Thanks, Julie! I also like this one from E.L. Doctorow: “It’s like driving a car at night. You never see further than your headlights, but you can make the whole trip that way.” xoox S.
Hi Sam,
Thanks to the gentle prodding of your daily vitamins of “365 reasons to write”, plus some major down time, (recovering from a knee injury! :O( )PLUS a very long text message conversation from a wonderful young friend, finally inspired me to really begin a portion of my story…. No idea when it will be finished, but I think I have the basis and its a START….. and judging by the response from my friend to the advise I was able to give him and conversation we had My BOOK DOES need to be written…..the journey of a thousand miles begins with a single step. Today I DARED and took the first step. Thanks for being part of my journey!! HUGS!
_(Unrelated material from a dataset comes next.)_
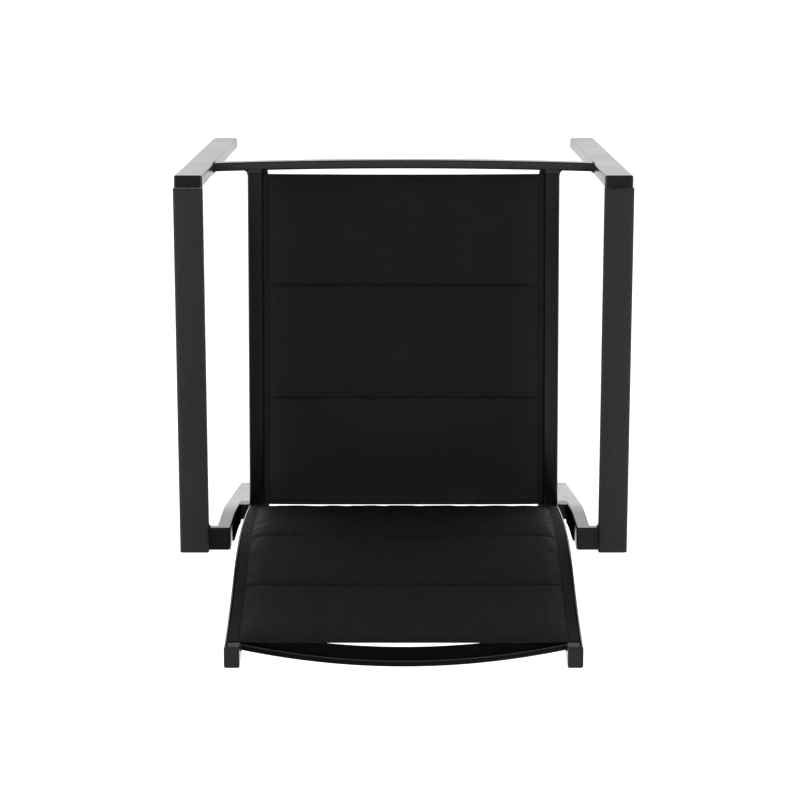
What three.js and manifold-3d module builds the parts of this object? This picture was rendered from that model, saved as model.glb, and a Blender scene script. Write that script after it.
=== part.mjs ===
// A stacking patio chair: a welded frame of flat tube, with a padded seat and a padded back of
// woven mesh, each stretched between two extruded rails. Everything is in millimetres.
// X runs from the sitter's right to the sitter's left, Y from the front to the back, and Z up.
// The front faces of the front legs stand at Y = 0, and the floor is at Z = 0.
import {
  Box3,
  BufferAttribute,
  BufferGeometry,
  CubicBezierCurve3,
  CylinderGeometry,
  ExtrudeGeometry,
  Group,
  LatheGeometry,
  Mesh,
  MeshStandardMaterial,
  Path,
  QuadraticBezierCurve3,
  Shape,
  Vector2,
  Vector3,
} from "three";
import { mergeVertices } from "three/addons/utils/BufferGeometryUtils.js";
import Module from "manifold-3d";

const wasm = await Module();
wasm.setup();

const sideways = new Vector3(1, 0, 0);
const backwards = new Vector3(0, 1, 0);
const upwards = new Vector3(0, 0, 1);

// Clearances
const GAP = 0.3; // between two pieces that touch
const PLAY = 0.6; // round a screw, and round a plug in its tube
const OVERRUN = 5; // how far a cutter reaches past what it cuts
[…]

I’m completely puddling up over here! HOORAY for your excellent start!
Now just spend 15 minutes on it every day and see where this new journey takes you 🙂 xoox Sam.
Clearly, fear of failure is a bogeyman. But, be realistic – nobody and nothing receives universal approbation. You and your ideas will appeal to a discerning and interested
audience. To some in your audience, your information/ideas will be life-changing.
If you do not act on your ideas, you will never change anyone’s life – including your own.
Exactly. I couldn’t have said it better myself : ) xoxox S.
I woke up thinking about this very thing. What if the critical voice is right? The world is increasingly full of spiritual teachers. The world is awash in books offering help with some aspect of life. I’m too late! It’s all been said and written by others ahead of me!
Then this blog showed up. It also helped to read the related post on dealing with fear, because sometimes the voice IS right.
Apparently offering my art to the world means living permanently outside my comfort zone.
Yep. If it’s any comfort, I do find myself feeling more comfortable with feeling uncomfortable.
It’s like stage fright — the first time it happens you think you’re going to keel over, but eventually you almost start to welcome the butterflies. After all – it means the show’s about to begin!
HOORAY for you, Ellen! xoxo Sam.
Very helpful and I can really relate…How many times have I begun an art project and thought: so what? who cares? where will I put this project when it’s done? The self-defeating comments are so painful and nothing come of them . . .not even the creation I was thinking of making.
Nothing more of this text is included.